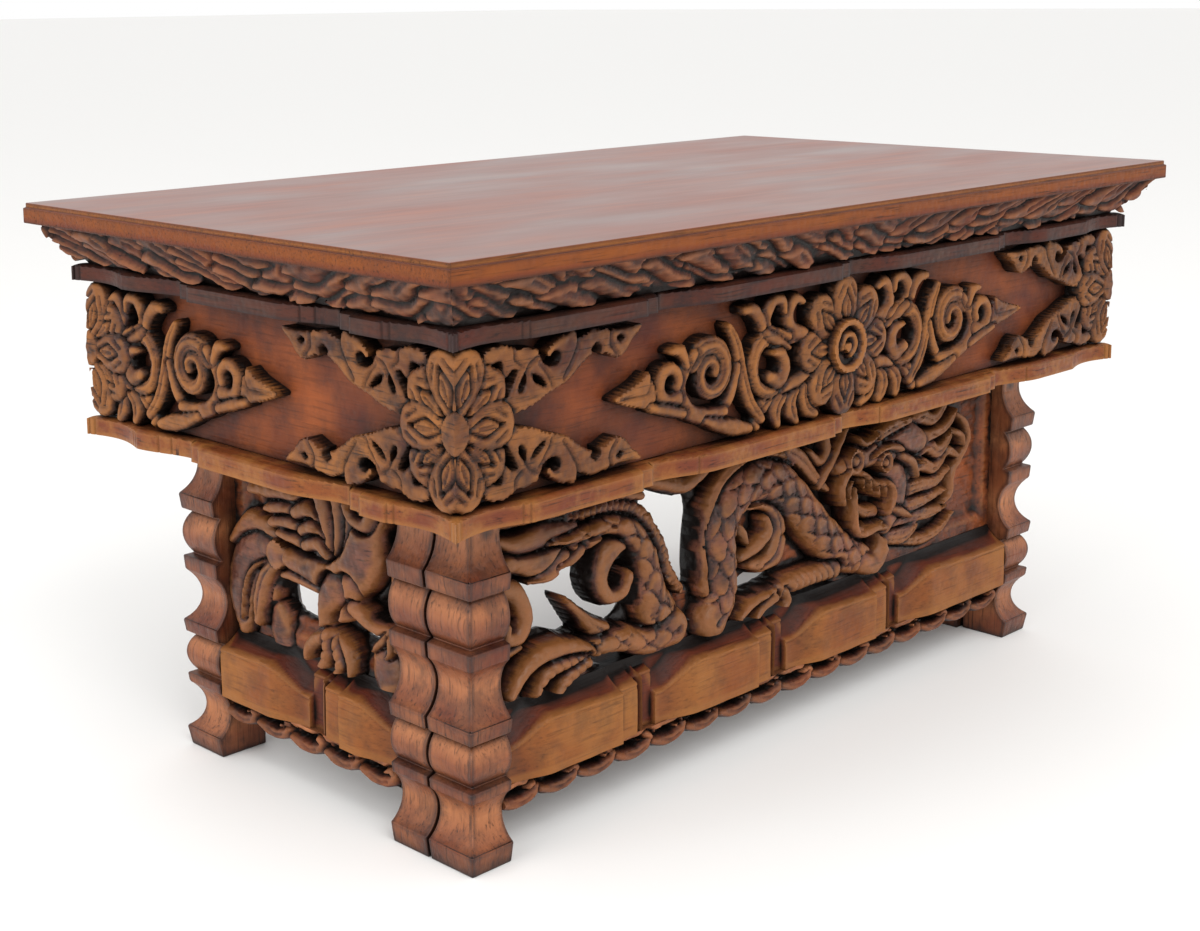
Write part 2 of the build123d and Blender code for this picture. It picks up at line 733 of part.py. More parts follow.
bird_strokes = [
    ([(-37, 103), (-14, 102), (8, 106), (24, 119), (31, 133)], (9, 19, 28, 27, 12)),
    ([(24, 134), (33, 139), (42, 137), (49, 133)], (6, 9, 6, 3)),
    ([(12, 122), (-4, 132), (-26, 137), (-54, 137)], (12, 9, 8, 6)),
    ([(11, 119), (-8, 126), (-28, 130), (-50, 130)], (10, 8, 7, 6)),
    ([(10, 116), (-8, 120), (-24, 123), (-44, 123)], (9, 7, 7, 5)),
    ([(8, 112), (-6, 115), (-18, 117), (-34, 116)], (8, 7, 6, 5)),
    ([(-34, 106), (-48, 115), (-60, 118), (-70, 113)], (8, 10, 9, 5)),
    ([(-34, 104), (-52, 106), (-66, 96), (-68, 74)], (8, 11, 12, 7)),
    ([(-36, 101), (-48, 95), (-54, 82), (-54, 66)], (7, 8, 9, 10)),
    ([(8, 95), (0, 85), (-2, 73)], (14, 10, 7)),
    ([(-1, 75), (-12, 72), (-18, 66)], (7, 6, 4)),
    ([(-1, 74), (-2, 67), (-6, 60)], (7, 6, 4)),
    ([(0, 74), (8, 68), (12, 61)], (7, 6, 4)),
    ([(20, 97), (28, 91), (40, 86)], (12, 8, 6)),
    ([(46, 128), (42, 114), (46, 102), (46, 88)], (5, 9, 9, 4)),
    ([(38, 82), (39, 70), (38, 58)], (14, 22, 14)),
]

dragon_strokes = [dragon_body, dragon_back] + dragon_limbs + dragon_flames + dragon_head


def screw_forms(planes, extra, mode):
    """Screws, or the holes for them, with heads sunk flush with each plane."""
    for plane in planes:
        for radius, depth in ((screw_head_radius, screw_head_height),
                              (screw_shank_radius, screw_length)):
            with BuildSketch(plane) as section:
                RegularPolygon(radius + extra, screw_sides)
            extrude(section.sketch, amount=-depth - extra, mode=mode)


screw_levels = [height + rise for height in hinge_bases
                for rise in (screw_edge, hinge_height - screw_edge)]
fixed_screws = [Plane(origin=(-hinge_x + screw_reach, front_back + leaf_thickness, z),
                      x_dir=(1, 0, 0), z_dir=(0, 1, 0)) for z in screw_levels]
moving_screws = [Plane(origin=(-side_inner + leaf_thickness, hinge_y + screw_reach, z),
                       x_dir=(0, 1, 0), z_dir=(1, 0, 0)) for z in screw_levels]


def both_ends_facing_back(planes):
    """Front-panel screw planes for the left and the right hinges."""
    return planes + [Plane(origin=(-plane.origin.X, plane.origin.Y, plane.origin.Z),
                           x_dir=(1, 0, 0), z_dir=(0, 1, 0)) for plane in planes]


# ---------------------------------------------------------------- front panel (root body)
front_leg = corner_leg(front_back, panel_thickness, base_height, "front")
with BuildPart() as front_left_leg:
    add(front_leg.part)
    with Locations((-peg_x, -peg_y, base_height)):
        mortise = peg_size + 2 * peg_fit
        Box(mortise, mortise, peg_length - peg_stand + peg_fit,
            align=(Align.CENTER, Align.CENTER, Align.MAX), mode=Mode.SUBTRACT)
write(front_left_leg, "front_left_leg")
write_mirrored(front_left_leg, "front_right_leg")

with BuildPart() as pegs:
    with Locations((-peg_x, -peg_y, base_height + peg_stand),
                   (peg_x, -peg_y, base_height + peg_stand)):
        Box(peg_size, peg_size, peg_length, align=(Align.CENTER, Align.CENTER, Align.MAX))
write(pegs, "locating_pegs")

front_screws = both_ends_facing_back(fixed_screws)
with BuildPart() as front_rail:
    add(bottom_rail("front", -front_leg_inner, front_leg_inner, base_y, front_bays, 1).part)
    screw_forms(front_screws, screw_clearance, Mode.SUBTRACT)
write(front_rail, "front_bottom_rail")

front_skirt = skirt(front_plane(skirt_face_inset), -front_leg_inner, front_leg_inner, front_lobes)
write(front_skirt, "front_skirt")
front_top_rail = top_rail(front_plane(top_rail_inset), -front_leg_inner, front_leg_inner,
                          base_height)
write(front_top_rail, "front_top_rail")

with BuildPart() as dragon_panel:
    add(carved_panel(front_plane(ground_inset), -front_leg_inner, front_leg_inner, base_height,
                     dragon_grid, dragon_holes, dragon_strokes).part)
    screw_forms(front_screws, screw_clearance, Mode.SUBTRACT)
write(dragon_panel, "dragon_panel")

# ---------------------------------------------------------------- side panels
left_end, right_end = -rear_leg_inner, -side_leg_inner   # local x runs towards the front

with BuildPart() as side_front_leg:
    add(corner_leg(side_leg_inner, side_leg_width, side_height, None).part)
    screw_forms(moving_screws, screw_clearance, Mode.SUBTRACT)
side_rear_leg = corner_leg(base_y, rear_leg_width, side_height, "back")
side_rail = bottom_rail("left", side_leg_inner, rear_leg_inner, base_x, side_bays, -1)
side_skirt = skirt(side_plane(skirt_face_inset), left_end, right_end, side_lobes)
side_top_rail = top_rail(side_plane(top_rail_inset), left_end, right_end, side_height)
bird_panel = carved_panel(side_plane(ground_inset), left_end, right_end, side_height,
                          bird_grid, bird_holes, bird_strokes)

for piece, name in ((side_front_leg, "side_front_leg"), (side_rear_leg, "side_rear_leg"),
                    (side_rail, "side_bottom_rail"), (side_skirt, "side_skirt"),
                    (side_top_rail, "side_top_rail"), (bird_panel, "bird_panel")):
    write(piece, f"left_{name}")
    write_mirrored(piece, f"right_{name}")

# ---------------------------------------------------------------- butt hinges


def hinge_leaf(axis, along, facing, owned):
    """Leaf with the knuckles numbered in owned; the wood face lies behind the hinge axis."""
    third = hinge_height / 3
    bore = pin_radius + pin_clearance
    reach = knuckle_radius + knuckle_gap
    for base in hinge_bases:
        for segment in range(3):
            own = segment in owned
            bottom = base + segment * third
            start = 0 if own else reach
            level = Plane(origin=(*axis, bottom), x_dir=along, z_dir=(0, 0, 1))
            with BuildSketch(level) as flap:
                with Locations((start, -facing * hinge_offset)):
                    Rectangle(leaf_width - start, leaf_thickness,
                              align=(Align.MIN, Align.MIN if facing > 0 else Align.MAX))
            extrude(flap.sketch, amount=third)
            if own:
                inset = knuckle_end_gap if segment == 1 else 0
                with BuildSketch(level.offset(inset)) as knuckle:
                    RegularPolygon(knuckle_radius, knuckle_sides)
                extrude(knuckle.sketch, amount=third - 2 * inset)
                with BuildSketch(level) as eye:
                    RegularPolygon(bore, knuckle_sides, major_radius=False)
                extrude(eye.sketch, amount=third, mode=Mode.SUBTRACT)


axis = (-hinge_x, hinge_y)
with BuildPart() as fixed_leaves:
    hinge_leaf(axis, (1, 0, 0), 1, (0, 2))
    screw_forms(fixed_screws, screw_clearance, Mode.SUBTRACT)
with BuildPart() as moving_leaves:
    hinge_leaf(axis, (0, 1, 0), -1, (1,))
    screw_forms(moving_screws, screw_clearance, Mode.SUBTRACT)
with BuildPart() as pins:
    for base in hinge_bases:
        with Locations((*axis, base)):
            Cylinder(pin_radius, hinge_height, align=(Align.CENTER, Align.CENTER, Align.MIN))
with BuildPart() as fixed_leaf_screws:
    screw_forms(fixed_screws, 0, Mode.ADD)
with BuildPart() as moving_leaf_screws:
    screw_forms(moving_screws, 0, Mode.ADD)

for piece, name in ((fixed_leaves, "fixed_hinge_leaves"), (moving_leaves, "moving_hinge_leaves"),
                    (pins, "hinge_pins"), (fixed_leaf_screws, "fixed_leaf_screws"),
                    (moving_leaf_screws, "moving_leaf_screws")):
    write(piece, f"left_{name}")
    write_mirrored(piece, f"right_{name}")
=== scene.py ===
"""Dresses the carved altar table: shaped, worn and finished pieces over its fixed frame."""

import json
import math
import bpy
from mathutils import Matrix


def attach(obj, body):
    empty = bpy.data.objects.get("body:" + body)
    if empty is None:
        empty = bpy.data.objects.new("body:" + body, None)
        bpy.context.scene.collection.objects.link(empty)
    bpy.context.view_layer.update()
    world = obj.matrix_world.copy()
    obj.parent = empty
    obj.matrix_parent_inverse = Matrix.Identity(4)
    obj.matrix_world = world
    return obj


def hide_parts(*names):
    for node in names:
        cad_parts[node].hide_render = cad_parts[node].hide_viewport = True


bl_info = {
    "name": "Carved Altar Table",
    "version": (1, 0, 0),
    "blender": (4, 5, 0),
    "location": "3D View > Sidebar > Altar Table",
    "description": "Carves and finishes the pieces of a low wooden altar table",
    "category": "Object",
}

from math import cos, pi, radians, sin

import bmesh
import bpy
import numpy as np
from bpy.props import FloatProperty, FloatVectorProperty, PointerProperty
from mathutils import Euler, Matrix, Vector

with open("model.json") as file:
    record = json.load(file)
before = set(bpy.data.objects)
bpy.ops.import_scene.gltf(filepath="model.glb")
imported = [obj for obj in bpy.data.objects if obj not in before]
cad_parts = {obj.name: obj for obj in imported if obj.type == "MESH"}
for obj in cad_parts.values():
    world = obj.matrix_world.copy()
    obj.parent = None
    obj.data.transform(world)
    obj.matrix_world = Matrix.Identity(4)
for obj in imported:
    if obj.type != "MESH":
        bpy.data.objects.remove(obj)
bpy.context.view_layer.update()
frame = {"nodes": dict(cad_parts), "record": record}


MM = 0.001
UP = (0, 0, 1)

# places of the frame, in mm
FRIEZE_MIDDLE = 188.5  # height of the middle of the frieze
FRIEZE_FRONT = 112.2  # frieze faces from the middle of the table
FRIEZE_SIDE = 226.5
SKIRT_BOTTOM = 18.1
RAIL_BOTTOM = 30
PANEL_BOTTOM = 61.0  # lower and upper edge of the openwork
PANEL_TOP = 141.0
PANEL_RIM = 13  # level of the openwork's rim above the back
MOULDING_STRIP = 24.0  # depth of a moulding's carved outer part
CORNICE_LOW = (14.4, 227.0)  # setback from the table's edge, and height
CORNICE_HIGH = (1.5, 245.0)
FOUR_SIDES = (
    # side, half its run, its reach from the middle, direction along it and out of it
    ("front", 254.0, 139.7, Vector((1, 0, 0)), Vector((0, -1, 0))),
    ("back", 254.0, 139.7, Vector((-1, 0, 0)), Vector((0, 1, 0))),
    ("left", 139.7, 254.0, Vector((0, -1, 0)), Vector((-1, 0, 0))),
    ("right", 139.7, 254.0, Vector((0, 1, 0)), Vector((1, 0, 0))),
)
PANELS = (
    # name, ends of its opening, bays of its rail, place of its back, direction along and out
    ("front", (-184, 184), 4, 71, (1, 0, 0), Vector((0, -1, 0))),
    ("left_side", (-71, 48), 2, 181, (0, -1, 0), Vector((-1, 0, 0))),
    ("right_side", (-71, 48), 2, 181, (0, -1, 0), Vector((1, 0, 0))),
)
FRONT, *FOLDING = PANELS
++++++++
◆ Instruction ◆
Give back, word for word, only the lines above from the line holding "axis = (-hinge_x, hinge_y)" to the line holding "for node in", both included.

◆ Finished exercise ◆
axis = (-hinge_x, hinge_y)
with BuildPart() as fixed_leaves:
    hinge_leaf(axis, (1, 0, 0), 1, (0, 2))
    screw_forms(fixed_screws, screw_clearance, Mode.SUBTRACT)
with BuildPart() as moving_leaves:
    hinge_leaf(axis, (0, 1, 0), -1, (1,))
    screw_forms(moving_screws, screw_clearance, Mode.SUBTRACT)
with BuildPart() as pins:
    for base in hinge_bases:
        with Locations((*axis, base)):
            Cylinder(pin_radius, hinge_height, align=(Align.CENTER, Align.CENTER, Align.MIN))
with BuildPart() as fixed_leaf_screws:
    screw_forms(fixed_screws, 0, Mode.ADD)
with BuildPart() as moving_leaf_screws:
    screw_forms(moving_screws, 0, Mode.ADD)

for piece, name in ((fixed_leaves, "fixed_hinge_leaves"), (moving_leaves, "moving_hinge_leaves"),
                    (pins, "hinge_pins"), (fixed_leaf_screws, "fixed_leaf_screws"),
                    (moving_leaf_screws, "moving_leaf_screws")):
    write(piece, f"left_{name}")
    write_mirrored(piece, f"right_{name}")
=== scene.py ===
"""Dresses the carved altar table: shaped, worn and finished pieces over its fixed frame."""

import json
import math
import bpy
from mathutils import Matrix


def attach(obj, body):
    empty = bpy.data.objects.get("body:" + body)
    if empty is None:
        empty = bpy.data.objects.new("body:" + body, None)
        bpy.context.scene.collection.objects.link(empty)
    bpy.context.view_layer.update()
    world = obj.matrix_world.copy()
    obj.parent = empty
    obj.matrix_parent_inverse = Matrix.Identity(4)
    obj.matrix_world = world
    return obj


def hide_parts(*names):
    for node in names:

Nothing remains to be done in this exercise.